In Java v5 (JLS v3), volatile (and atomic) has "real" semantics due to all of the excellent work done on the new/fixed Java Memory Model. For the specification, check out e.g., Section 17 of the JLS.

Basically, reads and writes of non-volatile longs/doubles are implementation dependent as to whether or not they are done atomically. However, reads and writes of volatile longs/doubles must now be atomic. [They also cleared up the fact that references, regardless of implementation size, must also always be read/written atomically.]

Semantically, the operators like ++ (+=, etc.) aren't specified as being atomic. They are composite actions (i.e., as if load, act, store).

In terms of checking the memory model/concurrency stuff out using programs, you need to be very careful as a lot of the nasties won't show up in simplistic tests or on uni-processors or....
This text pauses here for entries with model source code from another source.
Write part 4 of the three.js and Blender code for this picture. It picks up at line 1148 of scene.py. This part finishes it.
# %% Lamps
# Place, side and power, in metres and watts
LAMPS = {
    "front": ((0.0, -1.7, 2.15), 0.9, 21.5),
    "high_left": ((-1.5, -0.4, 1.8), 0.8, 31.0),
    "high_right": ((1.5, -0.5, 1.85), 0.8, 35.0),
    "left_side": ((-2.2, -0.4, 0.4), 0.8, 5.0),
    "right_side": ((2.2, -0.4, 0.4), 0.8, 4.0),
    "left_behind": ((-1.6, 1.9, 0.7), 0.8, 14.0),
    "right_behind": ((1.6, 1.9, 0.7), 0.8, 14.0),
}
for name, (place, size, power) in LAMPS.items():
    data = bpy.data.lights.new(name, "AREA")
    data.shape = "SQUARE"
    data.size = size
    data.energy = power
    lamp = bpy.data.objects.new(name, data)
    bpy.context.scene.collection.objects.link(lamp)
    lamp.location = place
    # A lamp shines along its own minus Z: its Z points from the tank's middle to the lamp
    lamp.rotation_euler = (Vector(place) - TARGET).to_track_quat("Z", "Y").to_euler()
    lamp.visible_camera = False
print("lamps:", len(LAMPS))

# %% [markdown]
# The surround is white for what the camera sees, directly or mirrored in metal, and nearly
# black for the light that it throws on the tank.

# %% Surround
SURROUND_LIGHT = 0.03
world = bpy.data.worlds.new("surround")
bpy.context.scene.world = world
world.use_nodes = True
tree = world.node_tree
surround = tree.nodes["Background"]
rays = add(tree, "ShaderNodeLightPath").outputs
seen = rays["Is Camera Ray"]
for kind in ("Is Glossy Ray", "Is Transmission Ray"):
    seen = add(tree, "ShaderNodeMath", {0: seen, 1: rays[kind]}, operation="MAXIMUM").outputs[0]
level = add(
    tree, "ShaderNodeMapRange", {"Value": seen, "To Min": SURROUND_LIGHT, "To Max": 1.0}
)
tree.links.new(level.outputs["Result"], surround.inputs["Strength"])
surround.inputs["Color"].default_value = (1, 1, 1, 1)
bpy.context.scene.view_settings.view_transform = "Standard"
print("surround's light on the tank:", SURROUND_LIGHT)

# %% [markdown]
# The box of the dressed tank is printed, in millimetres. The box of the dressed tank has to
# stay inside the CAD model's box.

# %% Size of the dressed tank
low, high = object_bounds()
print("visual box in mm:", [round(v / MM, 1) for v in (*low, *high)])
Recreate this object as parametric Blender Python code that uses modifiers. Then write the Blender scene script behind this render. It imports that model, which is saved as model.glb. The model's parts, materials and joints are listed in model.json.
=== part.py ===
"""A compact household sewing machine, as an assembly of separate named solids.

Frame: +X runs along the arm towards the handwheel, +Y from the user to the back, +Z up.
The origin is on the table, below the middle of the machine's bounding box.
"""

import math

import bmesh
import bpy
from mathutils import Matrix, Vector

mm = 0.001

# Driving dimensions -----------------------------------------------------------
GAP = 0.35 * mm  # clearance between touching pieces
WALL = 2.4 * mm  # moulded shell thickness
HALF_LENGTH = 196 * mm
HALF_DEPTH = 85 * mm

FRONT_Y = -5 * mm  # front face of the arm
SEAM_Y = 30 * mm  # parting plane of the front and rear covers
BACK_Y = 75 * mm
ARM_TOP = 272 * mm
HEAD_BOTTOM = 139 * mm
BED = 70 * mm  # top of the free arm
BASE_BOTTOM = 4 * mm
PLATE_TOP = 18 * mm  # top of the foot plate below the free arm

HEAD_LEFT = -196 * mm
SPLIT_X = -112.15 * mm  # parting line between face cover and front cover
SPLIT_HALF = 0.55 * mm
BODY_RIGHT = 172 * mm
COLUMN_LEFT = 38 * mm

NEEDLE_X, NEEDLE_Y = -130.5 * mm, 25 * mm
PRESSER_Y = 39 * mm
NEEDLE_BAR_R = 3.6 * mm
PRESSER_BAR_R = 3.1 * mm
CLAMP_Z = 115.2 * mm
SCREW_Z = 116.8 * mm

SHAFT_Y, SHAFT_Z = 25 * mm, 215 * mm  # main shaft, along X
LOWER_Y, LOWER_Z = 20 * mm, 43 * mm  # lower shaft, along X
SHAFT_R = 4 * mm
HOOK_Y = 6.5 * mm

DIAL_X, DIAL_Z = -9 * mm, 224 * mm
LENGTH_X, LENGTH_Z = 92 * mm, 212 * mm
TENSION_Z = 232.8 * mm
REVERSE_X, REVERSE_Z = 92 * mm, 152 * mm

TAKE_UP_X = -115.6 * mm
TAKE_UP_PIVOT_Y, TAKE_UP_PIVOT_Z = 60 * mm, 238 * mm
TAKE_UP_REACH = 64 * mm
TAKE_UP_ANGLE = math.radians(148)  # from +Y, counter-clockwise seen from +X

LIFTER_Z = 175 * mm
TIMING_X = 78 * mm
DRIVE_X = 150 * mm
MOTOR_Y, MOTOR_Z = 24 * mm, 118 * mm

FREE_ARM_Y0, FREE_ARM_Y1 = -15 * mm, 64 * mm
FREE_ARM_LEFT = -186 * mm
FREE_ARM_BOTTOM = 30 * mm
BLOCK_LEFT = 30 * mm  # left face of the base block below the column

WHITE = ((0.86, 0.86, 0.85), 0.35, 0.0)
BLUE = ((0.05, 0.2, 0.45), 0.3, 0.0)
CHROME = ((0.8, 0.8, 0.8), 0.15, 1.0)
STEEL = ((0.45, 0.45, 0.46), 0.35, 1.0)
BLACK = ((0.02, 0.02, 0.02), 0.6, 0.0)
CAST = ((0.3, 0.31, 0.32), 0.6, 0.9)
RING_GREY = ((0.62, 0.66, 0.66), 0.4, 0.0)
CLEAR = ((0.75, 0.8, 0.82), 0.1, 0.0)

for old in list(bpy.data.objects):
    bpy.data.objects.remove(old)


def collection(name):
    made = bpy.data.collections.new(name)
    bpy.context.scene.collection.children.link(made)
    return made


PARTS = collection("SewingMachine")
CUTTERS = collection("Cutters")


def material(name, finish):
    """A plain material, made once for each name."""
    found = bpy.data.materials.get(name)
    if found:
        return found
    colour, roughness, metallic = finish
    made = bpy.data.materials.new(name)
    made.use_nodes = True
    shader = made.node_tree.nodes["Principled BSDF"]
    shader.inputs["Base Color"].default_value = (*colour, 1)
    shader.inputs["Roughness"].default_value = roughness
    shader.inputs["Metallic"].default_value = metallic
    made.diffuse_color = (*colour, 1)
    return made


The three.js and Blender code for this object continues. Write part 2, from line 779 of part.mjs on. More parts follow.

In terms of the mental model of the new memory model, one of the keys is the notion of happens-before. If you really want to know, definitely read the specs and check out the mailing list archives for the concurrency and memory-model JSRs as well as the JLS. The basic idea is the control of the visibility of changes across threads. Atomicity and volatility are two of the tools to deal with that sort of inter-thread visibility. [FWIW, a very rough analogy is that of sequence points as defined in the C language standard.]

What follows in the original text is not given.